Mr. Banker: Well, Mr. Farmer, that is precisely what the bankers of this country are doing. I know of one National banker who took $3,000,000 of his own bank notes, and put them into the reserves of a Trust Co., and all the stock of the Trust Co. was owned by his bank, and was locked up in the safe of the bank. I know another National bank that got a large Trust Co. to bury $3,500,000 of its notes down at the bottom of its reserves, so that they could not get out; and this is a fair sample of just what is going on all over this country today. This is done just to keep their notes out, so that they can make the extra 1 per cent or 1¼ on the notes in circulation, as we call it. Some one of you may say, well! these notes are secured by Government bonds. Yes, suppose they are, what of it? Congress has just passed a law providing for $500,000,000 more just like these present National Bank Notes, which are to be secured by State Bonds, Municipal Bonds, Railroad Bonds and Promissory Notes and what not, and the boast of that wonderful economist Aldrich was that you could not tell them apart. Any fraud, apparently, would suit him, so long as no one found it out. Now, I assert, and challenge any man to deny it, that if any good debt is fit to be used for reserve money, then every good debt is equally fit. If a Government debt is good reserve money, then New York State debts, Pennsylvania, Illinois, and all state debts; and if all state debts, then New York city, Philadelphia, Chicago and all city debts; and if New York, Chicago and Philadelphia debts are good reserve money, then the United States Steel, Standard Oil and all corporation debts; and if all corporation debts are good reserves, then the debts of J.P. Morgan, John D. Rockefeller, Andrew Carnegie and all private debts are good reserves. When you stop to think of it, what a preposterous proposition it is to make any debt a reserve for another debt. The State of California has just waked up, and will not permit her state banks to hold a National Bank Note as reserve; but the great State of New York specifically provides that her banks may hold National Bank Notes as reserves.

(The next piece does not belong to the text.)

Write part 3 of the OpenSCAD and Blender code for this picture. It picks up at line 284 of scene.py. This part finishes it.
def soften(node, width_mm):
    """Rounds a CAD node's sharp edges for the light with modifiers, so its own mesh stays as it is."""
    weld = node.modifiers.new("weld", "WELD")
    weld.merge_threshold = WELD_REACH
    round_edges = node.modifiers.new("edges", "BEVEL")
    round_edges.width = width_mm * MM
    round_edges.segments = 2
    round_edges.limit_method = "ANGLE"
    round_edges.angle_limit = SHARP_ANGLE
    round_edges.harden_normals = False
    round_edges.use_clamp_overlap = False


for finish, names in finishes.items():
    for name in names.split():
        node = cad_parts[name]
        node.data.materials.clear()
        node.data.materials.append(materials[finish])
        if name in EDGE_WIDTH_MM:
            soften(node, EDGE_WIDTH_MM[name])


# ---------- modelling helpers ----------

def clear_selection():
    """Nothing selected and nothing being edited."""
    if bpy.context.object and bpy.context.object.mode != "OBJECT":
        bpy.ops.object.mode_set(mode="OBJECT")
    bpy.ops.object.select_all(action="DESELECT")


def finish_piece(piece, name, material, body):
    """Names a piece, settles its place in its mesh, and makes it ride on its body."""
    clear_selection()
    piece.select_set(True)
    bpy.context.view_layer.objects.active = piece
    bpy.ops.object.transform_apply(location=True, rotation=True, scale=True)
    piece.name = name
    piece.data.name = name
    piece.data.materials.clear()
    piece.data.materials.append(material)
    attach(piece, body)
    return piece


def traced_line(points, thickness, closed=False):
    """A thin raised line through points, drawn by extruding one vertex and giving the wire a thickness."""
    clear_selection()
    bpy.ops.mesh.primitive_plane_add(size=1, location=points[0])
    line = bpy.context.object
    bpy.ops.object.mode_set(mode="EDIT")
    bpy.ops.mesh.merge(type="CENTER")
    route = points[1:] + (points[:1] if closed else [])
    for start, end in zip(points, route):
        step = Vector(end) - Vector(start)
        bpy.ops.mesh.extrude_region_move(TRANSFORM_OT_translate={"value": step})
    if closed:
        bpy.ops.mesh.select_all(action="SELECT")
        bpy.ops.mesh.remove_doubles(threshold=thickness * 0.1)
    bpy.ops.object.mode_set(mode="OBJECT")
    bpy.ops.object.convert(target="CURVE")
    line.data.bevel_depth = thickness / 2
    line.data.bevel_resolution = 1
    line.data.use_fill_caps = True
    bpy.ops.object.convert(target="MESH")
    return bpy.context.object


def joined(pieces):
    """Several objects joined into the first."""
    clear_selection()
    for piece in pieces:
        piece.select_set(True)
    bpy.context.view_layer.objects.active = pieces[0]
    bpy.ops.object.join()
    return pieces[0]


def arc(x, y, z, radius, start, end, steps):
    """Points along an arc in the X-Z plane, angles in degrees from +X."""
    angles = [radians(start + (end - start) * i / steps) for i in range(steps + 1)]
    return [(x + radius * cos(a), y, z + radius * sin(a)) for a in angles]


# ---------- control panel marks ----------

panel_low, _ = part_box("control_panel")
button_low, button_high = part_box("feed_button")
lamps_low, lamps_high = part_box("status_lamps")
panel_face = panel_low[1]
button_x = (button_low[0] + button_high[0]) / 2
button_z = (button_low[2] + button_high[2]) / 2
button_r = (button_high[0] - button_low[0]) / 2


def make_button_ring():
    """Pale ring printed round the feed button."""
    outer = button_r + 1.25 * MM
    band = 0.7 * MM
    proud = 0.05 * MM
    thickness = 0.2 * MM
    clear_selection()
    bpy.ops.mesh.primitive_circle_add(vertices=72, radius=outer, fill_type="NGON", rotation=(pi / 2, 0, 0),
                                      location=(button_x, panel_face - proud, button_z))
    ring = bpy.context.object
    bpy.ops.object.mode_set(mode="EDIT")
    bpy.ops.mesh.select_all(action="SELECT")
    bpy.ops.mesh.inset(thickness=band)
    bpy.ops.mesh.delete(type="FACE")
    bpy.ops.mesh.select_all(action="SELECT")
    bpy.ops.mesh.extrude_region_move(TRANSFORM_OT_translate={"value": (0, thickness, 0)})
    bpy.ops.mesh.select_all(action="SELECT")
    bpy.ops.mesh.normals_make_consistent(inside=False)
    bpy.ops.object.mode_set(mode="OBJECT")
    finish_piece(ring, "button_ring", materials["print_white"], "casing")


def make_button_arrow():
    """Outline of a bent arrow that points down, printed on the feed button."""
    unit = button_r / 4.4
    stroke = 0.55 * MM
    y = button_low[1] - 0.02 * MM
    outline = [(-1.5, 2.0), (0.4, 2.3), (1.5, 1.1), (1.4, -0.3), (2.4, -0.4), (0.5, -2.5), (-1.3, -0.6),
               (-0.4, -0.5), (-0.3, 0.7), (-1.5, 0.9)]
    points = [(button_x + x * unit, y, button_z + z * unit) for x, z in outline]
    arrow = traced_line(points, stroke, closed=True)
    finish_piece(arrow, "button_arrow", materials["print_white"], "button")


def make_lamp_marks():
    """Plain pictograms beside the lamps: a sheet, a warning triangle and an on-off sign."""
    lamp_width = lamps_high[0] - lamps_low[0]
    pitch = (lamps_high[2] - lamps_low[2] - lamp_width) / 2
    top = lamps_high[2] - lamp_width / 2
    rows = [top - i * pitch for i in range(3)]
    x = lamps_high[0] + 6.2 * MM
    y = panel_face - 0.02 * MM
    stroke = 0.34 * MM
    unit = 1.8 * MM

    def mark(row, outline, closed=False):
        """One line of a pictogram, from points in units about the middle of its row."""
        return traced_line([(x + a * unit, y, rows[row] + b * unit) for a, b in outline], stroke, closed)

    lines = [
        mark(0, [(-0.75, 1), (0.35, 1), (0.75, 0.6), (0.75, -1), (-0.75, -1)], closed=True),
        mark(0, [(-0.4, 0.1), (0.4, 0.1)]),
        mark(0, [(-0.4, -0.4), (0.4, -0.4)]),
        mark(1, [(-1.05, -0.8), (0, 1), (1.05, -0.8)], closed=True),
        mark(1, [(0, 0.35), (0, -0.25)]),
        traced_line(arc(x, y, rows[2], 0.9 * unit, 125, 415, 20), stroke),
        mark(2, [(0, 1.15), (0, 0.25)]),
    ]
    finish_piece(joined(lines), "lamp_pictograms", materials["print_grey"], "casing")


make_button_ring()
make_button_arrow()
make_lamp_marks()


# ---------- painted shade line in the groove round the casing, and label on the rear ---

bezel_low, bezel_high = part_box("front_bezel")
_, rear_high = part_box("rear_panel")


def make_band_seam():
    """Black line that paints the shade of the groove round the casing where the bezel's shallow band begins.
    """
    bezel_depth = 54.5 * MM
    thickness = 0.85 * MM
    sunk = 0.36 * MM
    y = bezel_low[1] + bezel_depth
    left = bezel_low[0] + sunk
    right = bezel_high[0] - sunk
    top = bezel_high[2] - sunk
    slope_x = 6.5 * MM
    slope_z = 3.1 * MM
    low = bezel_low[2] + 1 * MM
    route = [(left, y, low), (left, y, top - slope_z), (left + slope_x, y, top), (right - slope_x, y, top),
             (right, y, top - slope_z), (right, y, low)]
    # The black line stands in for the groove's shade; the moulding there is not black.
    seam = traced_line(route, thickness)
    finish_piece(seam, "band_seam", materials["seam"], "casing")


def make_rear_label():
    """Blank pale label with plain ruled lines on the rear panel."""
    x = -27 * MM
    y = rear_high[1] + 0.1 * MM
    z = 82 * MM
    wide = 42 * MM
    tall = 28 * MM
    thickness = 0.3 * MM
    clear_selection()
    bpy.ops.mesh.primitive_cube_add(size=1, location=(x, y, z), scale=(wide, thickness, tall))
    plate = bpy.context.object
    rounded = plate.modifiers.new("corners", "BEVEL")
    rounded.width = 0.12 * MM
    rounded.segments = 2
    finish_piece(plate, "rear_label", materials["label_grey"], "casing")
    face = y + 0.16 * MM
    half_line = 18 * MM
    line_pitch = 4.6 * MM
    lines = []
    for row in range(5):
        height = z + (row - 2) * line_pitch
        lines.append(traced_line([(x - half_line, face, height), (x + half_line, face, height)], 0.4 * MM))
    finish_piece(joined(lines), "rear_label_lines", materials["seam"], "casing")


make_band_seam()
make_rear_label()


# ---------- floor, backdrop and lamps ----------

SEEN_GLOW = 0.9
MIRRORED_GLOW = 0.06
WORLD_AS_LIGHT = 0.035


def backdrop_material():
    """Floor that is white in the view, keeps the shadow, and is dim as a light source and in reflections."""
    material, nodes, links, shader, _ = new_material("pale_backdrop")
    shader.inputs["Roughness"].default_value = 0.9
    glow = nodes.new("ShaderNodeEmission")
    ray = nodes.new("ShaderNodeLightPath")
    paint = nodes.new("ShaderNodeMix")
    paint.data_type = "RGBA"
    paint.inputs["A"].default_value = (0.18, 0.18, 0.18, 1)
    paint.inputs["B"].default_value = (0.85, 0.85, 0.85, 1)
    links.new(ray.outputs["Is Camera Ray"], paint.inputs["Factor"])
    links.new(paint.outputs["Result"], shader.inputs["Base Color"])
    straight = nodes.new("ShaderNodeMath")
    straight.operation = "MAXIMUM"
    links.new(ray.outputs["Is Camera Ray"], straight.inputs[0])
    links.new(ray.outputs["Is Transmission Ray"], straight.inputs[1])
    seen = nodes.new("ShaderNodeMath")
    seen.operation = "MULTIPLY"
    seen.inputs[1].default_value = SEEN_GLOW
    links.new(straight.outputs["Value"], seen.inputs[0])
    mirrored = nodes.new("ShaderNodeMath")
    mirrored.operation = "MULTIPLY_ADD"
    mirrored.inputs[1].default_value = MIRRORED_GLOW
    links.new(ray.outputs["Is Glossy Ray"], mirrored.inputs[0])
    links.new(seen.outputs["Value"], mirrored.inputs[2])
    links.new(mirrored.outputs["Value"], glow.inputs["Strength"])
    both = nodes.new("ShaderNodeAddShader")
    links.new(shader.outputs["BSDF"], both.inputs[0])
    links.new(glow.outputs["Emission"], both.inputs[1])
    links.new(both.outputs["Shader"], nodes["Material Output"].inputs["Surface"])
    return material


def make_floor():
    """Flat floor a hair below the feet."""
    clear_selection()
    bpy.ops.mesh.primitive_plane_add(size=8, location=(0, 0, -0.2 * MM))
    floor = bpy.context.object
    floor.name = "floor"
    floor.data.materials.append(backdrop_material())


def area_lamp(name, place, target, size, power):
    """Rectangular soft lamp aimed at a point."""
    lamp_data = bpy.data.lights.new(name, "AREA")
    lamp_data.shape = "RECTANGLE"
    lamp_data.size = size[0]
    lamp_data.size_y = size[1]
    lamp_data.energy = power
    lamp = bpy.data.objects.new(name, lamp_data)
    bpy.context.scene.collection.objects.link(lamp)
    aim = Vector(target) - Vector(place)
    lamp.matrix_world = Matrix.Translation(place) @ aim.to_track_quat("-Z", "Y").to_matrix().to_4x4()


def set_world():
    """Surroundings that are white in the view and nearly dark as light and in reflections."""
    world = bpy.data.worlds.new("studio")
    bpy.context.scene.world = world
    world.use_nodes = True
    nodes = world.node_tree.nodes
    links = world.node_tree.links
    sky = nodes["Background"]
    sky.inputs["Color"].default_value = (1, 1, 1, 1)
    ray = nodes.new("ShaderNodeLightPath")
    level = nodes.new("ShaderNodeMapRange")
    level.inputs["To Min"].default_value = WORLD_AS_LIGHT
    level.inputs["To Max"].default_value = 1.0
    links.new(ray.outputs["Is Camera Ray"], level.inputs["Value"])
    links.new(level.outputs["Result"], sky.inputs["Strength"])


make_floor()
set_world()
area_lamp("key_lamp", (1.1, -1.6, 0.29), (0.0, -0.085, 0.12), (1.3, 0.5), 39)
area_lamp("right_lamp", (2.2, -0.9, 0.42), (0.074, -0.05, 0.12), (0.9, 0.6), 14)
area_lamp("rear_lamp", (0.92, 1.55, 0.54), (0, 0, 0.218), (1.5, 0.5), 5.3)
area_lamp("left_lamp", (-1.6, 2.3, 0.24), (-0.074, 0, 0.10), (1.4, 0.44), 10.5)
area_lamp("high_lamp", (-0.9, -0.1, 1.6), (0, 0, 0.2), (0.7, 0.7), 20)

Mr. Merchant: I must confess that I never knew that before; such a scheme as that is perfectly rotten, and it seems to me as though something ought to be done to correct so obvious an evil. Why, gentlemen, these men who are using bank notes as reserves, must have known that they were driving just that much gold out of the country, and weakening the basis of credit to just that extent.

Mr. Banker: I don't know whether they know enough to know that or not, and I don't know whether it would have made any difference with them if they did. When a man's cupidity and greed make a slave of him, they drive all patriotism out of his soul, just as debts, promises to pay, or wind money drives the gold out of the country.

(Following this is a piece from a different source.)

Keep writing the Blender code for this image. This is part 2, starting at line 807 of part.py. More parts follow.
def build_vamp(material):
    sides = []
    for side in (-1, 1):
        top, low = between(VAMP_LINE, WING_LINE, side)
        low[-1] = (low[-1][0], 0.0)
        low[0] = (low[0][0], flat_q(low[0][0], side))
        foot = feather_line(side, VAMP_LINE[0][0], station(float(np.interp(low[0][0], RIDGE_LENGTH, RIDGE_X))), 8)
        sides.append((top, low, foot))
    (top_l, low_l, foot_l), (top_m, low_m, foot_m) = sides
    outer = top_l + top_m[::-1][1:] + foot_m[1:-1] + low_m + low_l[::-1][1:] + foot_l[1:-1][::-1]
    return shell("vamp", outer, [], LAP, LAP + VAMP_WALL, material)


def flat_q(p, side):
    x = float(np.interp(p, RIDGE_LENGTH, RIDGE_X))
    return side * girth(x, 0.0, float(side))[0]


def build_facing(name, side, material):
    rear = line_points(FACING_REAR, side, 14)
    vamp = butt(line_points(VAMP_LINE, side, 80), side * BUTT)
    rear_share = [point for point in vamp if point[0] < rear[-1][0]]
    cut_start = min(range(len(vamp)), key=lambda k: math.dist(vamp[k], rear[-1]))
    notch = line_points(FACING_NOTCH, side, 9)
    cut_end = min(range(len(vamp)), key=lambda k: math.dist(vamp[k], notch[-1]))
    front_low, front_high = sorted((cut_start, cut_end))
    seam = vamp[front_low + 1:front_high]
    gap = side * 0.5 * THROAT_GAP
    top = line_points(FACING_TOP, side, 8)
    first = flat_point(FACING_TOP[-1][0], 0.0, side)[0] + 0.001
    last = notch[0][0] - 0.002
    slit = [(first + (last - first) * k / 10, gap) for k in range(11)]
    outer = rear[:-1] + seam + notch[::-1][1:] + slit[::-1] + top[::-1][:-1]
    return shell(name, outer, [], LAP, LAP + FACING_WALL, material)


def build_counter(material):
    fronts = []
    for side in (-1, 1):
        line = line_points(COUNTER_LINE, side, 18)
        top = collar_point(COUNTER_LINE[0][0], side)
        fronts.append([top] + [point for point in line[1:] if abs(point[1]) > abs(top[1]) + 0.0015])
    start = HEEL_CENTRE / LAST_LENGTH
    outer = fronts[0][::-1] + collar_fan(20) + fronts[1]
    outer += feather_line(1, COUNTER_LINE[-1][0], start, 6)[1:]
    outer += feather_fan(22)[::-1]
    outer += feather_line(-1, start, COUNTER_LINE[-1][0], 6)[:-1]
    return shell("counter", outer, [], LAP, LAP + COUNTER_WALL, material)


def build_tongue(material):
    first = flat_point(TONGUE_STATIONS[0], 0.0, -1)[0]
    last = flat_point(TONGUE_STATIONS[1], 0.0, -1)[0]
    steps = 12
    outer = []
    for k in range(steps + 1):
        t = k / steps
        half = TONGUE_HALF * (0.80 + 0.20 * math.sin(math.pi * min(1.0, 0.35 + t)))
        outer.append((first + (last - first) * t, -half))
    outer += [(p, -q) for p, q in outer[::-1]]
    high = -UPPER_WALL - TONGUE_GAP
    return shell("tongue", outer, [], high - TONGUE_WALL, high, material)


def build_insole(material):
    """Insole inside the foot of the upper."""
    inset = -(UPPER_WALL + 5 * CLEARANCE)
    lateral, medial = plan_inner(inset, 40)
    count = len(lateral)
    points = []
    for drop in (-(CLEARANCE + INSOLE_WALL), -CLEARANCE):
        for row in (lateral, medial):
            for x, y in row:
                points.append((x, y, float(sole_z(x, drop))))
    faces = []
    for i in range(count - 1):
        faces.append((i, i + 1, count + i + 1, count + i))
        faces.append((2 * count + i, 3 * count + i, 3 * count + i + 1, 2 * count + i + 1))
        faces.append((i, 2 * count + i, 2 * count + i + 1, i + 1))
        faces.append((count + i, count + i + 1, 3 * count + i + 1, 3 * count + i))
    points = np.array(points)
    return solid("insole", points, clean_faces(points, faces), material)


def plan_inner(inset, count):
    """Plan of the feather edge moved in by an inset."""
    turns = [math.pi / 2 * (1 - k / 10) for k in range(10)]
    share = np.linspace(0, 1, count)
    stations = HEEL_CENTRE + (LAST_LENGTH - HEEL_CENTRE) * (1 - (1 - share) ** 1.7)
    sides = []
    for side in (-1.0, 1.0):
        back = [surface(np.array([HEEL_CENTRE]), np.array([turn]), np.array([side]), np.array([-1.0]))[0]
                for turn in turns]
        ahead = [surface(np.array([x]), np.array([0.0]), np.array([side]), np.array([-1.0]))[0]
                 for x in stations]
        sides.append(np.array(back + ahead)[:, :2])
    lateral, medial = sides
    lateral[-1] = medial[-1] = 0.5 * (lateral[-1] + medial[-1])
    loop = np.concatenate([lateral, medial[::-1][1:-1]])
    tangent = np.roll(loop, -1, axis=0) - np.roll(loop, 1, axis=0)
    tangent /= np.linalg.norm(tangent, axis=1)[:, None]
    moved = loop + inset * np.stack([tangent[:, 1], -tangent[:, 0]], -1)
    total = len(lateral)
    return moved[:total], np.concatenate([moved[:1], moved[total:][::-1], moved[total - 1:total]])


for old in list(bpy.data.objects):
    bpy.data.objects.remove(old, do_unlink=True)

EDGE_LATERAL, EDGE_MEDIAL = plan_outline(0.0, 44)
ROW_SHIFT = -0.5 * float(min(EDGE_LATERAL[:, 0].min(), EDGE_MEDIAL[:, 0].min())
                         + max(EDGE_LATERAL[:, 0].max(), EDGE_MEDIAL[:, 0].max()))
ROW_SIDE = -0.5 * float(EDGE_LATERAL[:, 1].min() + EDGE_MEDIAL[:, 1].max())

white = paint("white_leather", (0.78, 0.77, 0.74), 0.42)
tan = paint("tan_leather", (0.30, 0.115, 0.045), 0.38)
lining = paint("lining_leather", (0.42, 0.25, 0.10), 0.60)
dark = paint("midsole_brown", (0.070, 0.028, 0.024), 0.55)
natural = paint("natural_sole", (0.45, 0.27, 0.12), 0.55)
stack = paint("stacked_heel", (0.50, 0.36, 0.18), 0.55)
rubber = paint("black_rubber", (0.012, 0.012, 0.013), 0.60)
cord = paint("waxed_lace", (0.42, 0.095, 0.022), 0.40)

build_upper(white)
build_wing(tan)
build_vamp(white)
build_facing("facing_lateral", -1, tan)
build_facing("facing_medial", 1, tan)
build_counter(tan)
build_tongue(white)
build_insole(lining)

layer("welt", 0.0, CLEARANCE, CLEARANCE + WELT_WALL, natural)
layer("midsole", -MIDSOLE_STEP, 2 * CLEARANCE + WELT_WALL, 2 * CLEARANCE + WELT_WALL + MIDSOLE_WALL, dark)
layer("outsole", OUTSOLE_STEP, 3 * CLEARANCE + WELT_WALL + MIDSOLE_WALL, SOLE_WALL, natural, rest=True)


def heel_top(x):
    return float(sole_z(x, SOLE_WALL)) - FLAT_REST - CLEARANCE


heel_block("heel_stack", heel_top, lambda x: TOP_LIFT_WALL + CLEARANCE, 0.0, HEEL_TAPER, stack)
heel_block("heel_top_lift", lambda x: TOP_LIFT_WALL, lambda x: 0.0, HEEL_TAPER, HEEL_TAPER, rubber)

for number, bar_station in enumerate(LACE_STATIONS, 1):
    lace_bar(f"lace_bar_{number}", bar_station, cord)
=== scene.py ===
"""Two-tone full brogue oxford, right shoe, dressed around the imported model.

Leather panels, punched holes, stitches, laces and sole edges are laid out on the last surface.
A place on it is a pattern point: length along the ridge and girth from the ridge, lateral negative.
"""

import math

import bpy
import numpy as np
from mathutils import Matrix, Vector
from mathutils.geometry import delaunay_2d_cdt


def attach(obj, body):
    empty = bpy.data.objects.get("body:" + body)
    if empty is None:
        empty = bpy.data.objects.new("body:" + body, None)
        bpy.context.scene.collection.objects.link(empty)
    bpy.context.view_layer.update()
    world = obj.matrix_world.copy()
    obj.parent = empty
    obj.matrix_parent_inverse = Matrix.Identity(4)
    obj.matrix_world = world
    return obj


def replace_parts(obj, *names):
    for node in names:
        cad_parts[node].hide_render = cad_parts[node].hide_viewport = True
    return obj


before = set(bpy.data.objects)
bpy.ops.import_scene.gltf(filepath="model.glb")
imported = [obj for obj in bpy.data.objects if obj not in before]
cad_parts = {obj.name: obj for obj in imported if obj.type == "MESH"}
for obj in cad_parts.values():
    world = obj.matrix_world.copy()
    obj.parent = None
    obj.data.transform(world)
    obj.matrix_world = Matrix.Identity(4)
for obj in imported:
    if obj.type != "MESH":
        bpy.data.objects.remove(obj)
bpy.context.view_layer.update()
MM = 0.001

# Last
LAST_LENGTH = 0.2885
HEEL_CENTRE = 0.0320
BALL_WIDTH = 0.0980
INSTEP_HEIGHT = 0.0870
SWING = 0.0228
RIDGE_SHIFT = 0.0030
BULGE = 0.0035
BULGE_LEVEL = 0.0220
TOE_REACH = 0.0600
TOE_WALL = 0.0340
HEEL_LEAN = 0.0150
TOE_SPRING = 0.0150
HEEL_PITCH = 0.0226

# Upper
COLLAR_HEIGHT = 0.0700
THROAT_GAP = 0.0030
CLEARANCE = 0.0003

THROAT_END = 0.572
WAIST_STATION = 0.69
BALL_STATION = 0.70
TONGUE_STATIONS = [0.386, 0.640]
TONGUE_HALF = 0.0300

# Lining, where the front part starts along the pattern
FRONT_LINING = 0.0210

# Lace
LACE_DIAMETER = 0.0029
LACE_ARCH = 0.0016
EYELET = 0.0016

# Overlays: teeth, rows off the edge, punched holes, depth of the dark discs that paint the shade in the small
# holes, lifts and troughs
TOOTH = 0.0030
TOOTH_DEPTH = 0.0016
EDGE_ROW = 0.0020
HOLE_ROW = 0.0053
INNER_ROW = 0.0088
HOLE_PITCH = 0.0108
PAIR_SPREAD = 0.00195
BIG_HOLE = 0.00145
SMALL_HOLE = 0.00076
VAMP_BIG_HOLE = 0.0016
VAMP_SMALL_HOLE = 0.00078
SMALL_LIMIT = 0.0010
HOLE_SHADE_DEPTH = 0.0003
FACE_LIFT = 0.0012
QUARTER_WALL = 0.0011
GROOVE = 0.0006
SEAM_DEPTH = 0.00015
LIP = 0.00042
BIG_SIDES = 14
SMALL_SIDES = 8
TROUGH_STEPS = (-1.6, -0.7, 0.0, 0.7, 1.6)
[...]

Mr. Manufacturer: This scheme of banks exchanging their promissory notes or their debts for the purpose of making reserves is a new one to me, too. But, if any one thing can be much worse than another, it must be this scheme.

Gentlemen, a true reserve must be the measure and touchstone of credit, therefore a reserve cannot be a credit itself nor a debt created by granting credit. Now, what is the thing by which we are measuring the value of all credit? Indeed, the thing by which we are measuring the value of everything? It is gold, is it not? Then certainly gold is the only thing that ought to be considered as a reserve.

Mr. Banker: Right you are, Mr. Manufacturer, no greater economic truth was ever uttered, or better said, than you have just put this one. In support of that, I want to read something just written by Joseph T. Talbert, Vice-President of one of our greatest banks. It is this: "What is a Bank Note? It is the available gold behind a Bank Note that gives it value. Substitution of any form of credit paper, the greenback, for instance, is a substitution of a deferred promise of a thing, for the thing itself. A statute which forces such notes upon the people as a legal tender, works a fraud and vitiates all reason in regard to money and banking. It perverts the moral sense of right and justice."

Mr. Farmer: There is no doubt whatever that all the true reserves that that little country bank really had, was only the gold and gold certificates amounting to $4,000 out of the total of $14,250, the rest being only a substitution of some form of credit which must itself be redeemed by gold which is certainly the only redeemer. We settled that a long time ago, but it never came home to me until right now. This thing is growing on me so rapidly that I shall soon be a real, unregenerate Gold Bug. I guess I am that now. But, how plain and self-evident that truth is when we get close to it. We are living and teaching a gigantic economic fraud, an economic lie.

Mr. Banker: Some reference may have already been made to this fact; however, it will do no harm to repeat it right here because of its force and great importance. Under the English Bank Act of 1844, permission was given to count silver as one-quarter or 25 per cent of the reserves of the Bank of England; but it has never done so, since it is regarded as an economic falsehood. The reason is obvious. If the bank today held $50,000,000 of silver and $150,000,000 of gold, the gold would not only have to carry the $50,000,000 of silver, which is nothing but another form of credit money, because actually worth only 50 cents on the dollar in bullion, but the gold would also have to carry $150,000,000 additional; that is, all the credit based upon this $50,000,000 of silver, a condition that is wholly misleading; for the silver instead of being a reserve at all, as it seems, or pretends to be, would actually be, so to speak, a bundle of dynamite under the whole structure of English credit.